Requirements: Report every line from the material that contains the word "materials".

──────── Input material ────────

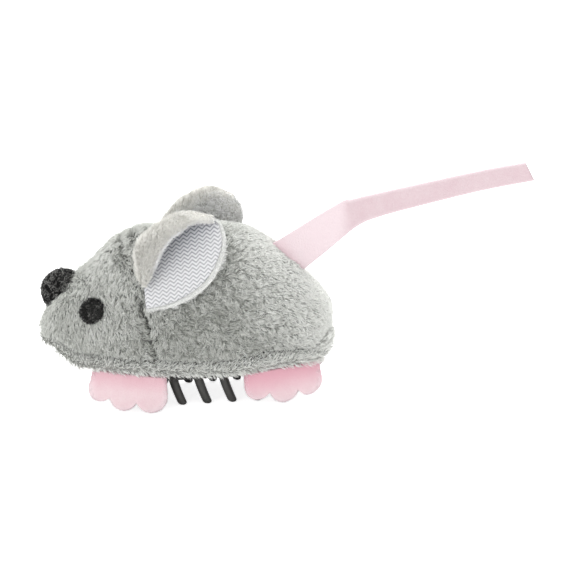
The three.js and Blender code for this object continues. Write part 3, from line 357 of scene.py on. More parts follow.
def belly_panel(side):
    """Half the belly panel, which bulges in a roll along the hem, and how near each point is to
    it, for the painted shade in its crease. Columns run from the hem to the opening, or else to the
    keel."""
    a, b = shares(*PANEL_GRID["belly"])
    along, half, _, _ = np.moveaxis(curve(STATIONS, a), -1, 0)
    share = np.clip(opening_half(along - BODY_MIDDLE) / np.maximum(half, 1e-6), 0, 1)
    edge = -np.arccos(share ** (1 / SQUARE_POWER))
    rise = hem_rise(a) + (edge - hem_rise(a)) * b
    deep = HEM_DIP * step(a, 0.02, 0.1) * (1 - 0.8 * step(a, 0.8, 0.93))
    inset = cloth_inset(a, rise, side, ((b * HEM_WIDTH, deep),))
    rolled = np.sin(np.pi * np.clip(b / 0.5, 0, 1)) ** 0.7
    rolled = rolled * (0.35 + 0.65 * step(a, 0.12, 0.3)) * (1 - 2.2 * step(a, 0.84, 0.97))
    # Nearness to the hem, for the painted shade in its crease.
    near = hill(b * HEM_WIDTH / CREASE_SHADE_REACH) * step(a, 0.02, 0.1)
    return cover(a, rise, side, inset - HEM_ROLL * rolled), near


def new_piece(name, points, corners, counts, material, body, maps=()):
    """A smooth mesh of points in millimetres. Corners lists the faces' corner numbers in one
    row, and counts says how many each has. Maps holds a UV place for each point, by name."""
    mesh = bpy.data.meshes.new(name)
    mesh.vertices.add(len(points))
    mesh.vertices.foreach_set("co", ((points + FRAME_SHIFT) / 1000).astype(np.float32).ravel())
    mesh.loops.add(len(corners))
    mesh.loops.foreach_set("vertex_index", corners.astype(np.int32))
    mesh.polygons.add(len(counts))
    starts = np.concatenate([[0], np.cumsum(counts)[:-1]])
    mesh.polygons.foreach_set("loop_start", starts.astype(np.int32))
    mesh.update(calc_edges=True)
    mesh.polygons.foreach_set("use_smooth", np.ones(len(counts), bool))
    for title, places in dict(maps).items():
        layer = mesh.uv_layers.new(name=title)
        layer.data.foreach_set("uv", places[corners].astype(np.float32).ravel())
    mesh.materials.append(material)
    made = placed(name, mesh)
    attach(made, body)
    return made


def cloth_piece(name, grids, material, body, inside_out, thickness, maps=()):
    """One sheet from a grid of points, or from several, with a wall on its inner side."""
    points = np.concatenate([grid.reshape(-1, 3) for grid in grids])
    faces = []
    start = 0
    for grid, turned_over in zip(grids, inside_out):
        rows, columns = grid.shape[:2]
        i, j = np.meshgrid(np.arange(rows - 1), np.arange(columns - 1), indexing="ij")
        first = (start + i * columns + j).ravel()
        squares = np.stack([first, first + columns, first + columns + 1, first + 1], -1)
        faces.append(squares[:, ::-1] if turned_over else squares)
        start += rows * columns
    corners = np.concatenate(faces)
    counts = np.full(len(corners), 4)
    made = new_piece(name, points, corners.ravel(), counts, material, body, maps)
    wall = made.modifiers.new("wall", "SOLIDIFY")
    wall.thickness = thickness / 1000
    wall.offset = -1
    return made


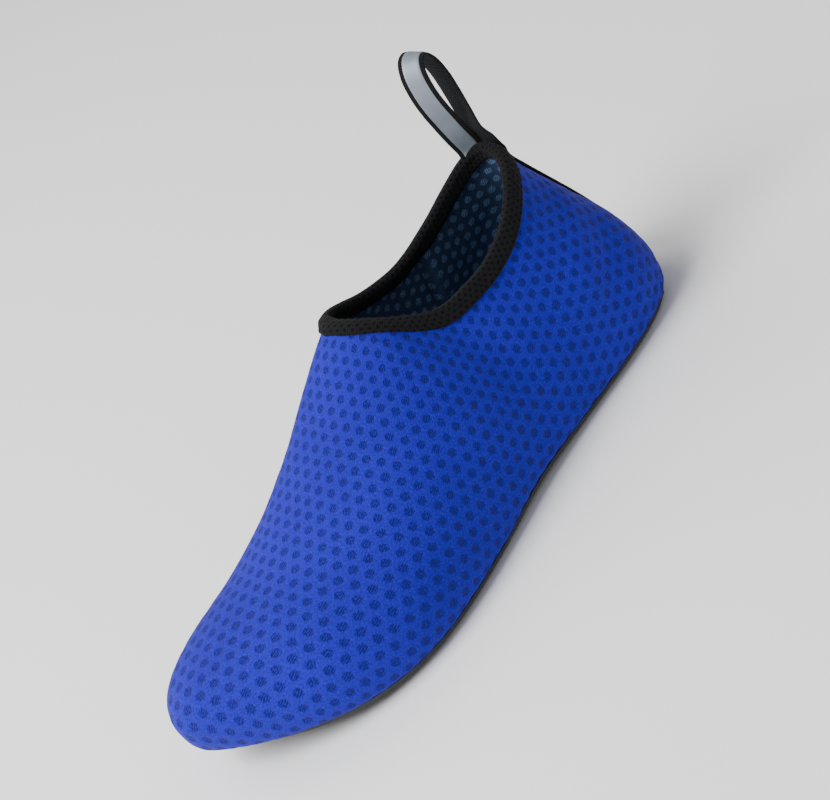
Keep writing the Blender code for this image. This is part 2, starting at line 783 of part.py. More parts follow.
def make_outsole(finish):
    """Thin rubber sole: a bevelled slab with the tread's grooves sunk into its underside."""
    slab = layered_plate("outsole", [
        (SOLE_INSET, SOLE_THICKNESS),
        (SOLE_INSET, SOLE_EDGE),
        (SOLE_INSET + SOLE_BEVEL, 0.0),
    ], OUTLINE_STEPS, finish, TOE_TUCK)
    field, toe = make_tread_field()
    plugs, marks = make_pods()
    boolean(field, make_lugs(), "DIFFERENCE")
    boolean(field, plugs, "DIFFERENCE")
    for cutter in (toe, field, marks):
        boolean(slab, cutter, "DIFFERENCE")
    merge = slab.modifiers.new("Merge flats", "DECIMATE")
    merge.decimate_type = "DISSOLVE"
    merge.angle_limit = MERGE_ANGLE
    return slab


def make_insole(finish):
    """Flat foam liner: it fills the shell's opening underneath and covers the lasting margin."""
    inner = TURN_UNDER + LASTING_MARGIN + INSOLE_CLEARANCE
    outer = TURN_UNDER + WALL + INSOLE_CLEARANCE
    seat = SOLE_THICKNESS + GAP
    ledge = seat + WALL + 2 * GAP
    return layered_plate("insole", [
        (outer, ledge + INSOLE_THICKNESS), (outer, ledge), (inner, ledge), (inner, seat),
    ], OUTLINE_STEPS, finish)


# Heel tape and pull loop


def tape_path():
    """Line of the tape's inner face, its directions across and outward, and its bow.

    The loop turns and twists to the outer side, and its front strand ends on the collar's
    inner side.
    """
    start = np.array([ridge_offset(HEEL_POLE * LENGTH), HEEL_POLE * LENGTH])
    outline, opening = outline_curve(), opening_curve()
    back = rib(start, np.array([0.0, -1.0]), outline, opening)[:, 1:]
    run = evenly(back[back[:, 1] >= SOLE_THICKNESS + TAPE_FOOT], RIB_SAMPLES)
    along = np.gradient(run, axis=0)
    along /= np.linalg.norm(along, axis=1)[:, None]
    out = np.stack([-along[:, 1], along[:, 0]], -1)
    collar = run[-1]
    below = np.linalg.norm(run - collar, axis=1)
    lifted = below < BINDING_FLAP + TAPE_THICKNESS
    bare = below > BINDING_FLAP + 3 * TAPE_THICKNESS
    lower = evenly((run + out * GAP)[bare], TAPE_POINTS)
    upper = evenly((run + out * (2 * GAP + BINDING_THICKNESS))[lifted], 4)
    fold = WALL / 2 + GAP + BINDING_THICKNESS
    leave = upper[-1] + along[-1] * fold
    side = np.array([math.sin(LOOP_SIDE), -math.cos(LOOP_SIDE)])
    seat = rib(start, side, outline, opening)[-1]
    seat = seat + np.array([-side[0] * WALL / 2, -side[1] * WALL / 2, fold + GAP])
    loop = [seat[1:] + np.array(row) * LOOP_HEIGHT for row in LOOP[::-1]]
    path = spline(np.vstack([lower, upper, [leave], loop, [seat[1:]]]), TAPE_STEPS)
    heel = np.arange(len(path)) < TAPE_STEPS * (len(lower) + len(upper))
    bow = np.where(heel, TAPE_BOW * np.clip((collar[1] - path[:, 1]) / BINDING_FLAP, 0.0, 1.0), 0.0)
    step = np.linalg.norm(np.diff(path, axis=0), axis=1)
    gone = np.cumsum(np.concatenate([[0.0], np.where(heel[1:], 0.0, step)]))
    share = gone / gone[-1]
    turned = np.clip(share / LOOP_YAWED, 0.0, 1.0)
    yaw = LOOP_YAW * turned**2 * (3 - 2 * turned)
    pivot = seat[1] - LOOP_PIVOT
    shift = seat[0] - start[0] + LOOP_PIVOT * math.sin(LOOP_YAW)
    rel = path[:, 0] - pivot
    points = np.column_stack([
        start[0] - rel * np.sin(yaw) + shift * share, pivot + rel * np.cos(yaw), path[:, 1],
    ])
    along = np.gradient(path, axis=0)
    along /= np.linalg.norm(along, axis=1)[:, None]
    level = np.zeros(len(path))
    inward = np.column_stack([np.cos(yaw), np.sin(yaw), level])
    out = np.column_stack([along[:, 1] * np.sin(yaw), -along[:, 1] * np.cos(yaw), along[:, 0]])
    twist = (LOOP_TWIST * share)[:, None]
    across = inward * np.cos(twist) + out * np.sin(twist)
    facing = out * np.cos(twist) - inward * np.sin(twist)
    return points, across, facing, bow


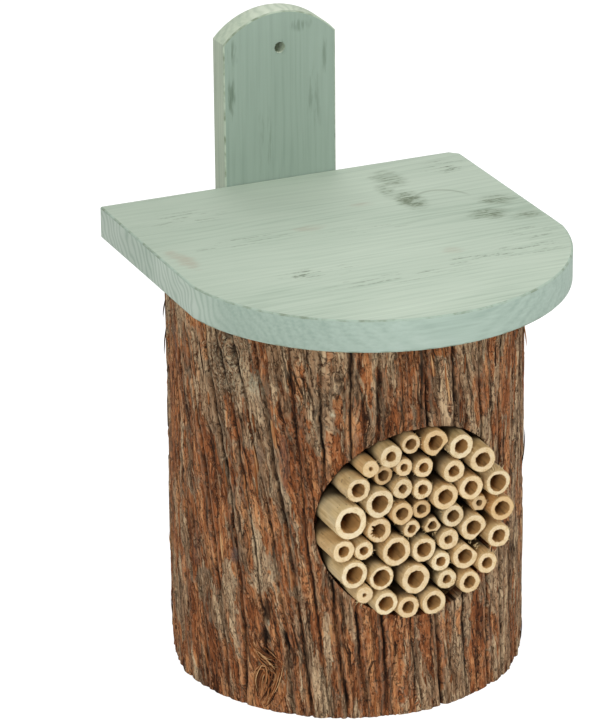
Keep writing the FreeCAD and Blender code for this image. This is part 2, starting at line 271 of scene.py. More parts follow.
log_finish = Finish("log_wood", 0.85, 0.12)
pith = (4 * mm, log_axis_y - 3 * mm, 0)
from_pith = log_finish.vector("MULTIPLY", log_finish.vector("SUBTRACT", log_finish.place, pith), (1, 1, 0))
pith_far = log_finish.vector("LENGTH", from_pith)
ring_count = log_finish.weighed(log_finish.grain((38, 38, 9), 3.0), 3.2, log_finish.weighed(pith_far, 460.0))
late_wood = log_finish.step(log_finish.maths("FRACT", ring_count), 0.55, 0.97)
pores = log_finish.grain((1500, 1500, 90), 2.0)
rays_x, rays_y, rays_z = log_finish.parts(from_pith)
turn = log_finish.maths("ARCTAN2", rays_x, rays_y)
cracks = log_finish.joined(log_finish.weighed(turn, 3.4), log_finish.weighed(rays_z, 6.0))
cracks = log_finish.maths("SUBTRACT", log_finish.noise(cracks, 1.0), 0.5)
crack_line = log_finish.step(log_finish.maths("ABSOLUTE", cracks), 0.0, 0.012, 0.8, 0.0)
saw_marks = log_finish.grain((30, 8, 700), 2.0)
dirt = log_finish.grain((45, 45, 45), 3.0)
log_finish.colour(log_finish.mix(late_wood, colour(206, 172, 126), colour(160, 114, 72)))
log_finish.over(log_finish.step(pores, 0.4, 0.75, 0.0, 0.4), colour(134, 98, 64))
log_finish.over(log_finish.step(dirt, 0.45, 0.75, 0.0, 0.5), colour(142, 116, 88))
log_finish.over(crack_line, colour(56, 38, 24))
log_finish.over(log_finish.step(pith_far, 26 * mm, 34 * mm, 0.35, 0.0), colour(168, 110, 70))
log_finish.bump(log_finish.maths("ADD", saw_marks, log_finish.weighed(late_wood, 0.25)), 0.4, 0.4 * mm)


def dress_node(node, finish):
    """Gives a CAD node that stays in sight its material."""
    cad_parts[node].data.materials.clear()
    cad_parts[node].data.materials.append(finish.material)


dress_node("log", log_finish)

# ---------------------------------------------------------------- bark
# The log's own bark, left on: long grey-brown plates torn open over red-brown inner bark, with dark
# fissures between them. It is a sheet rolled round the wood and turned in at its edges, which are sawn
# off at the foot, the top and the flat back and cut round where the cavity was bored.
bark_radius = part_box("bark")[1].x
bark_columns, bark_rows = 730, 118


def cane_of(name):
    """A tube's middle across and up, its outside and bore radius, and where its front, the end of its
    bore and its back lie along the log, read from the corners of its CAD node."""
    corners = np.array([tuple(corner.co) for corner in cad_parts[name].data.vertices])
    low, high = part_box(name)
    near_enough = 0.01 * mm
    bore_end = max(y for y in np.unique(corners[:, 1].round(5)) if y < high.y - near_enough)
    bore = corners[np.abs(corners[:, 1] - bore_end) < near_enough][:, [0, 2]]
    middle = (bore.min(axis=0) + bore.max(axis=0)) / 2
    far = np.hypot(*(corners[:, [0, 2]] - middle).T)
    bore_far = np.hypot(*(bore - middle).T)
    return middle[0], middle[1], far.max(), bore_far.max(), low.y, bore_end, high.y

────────

Task response:
    mesh.materials.append(material)
    cad_parts[node].data.materials.clear()
    cad_parts[node].data.materials.append(finish.material)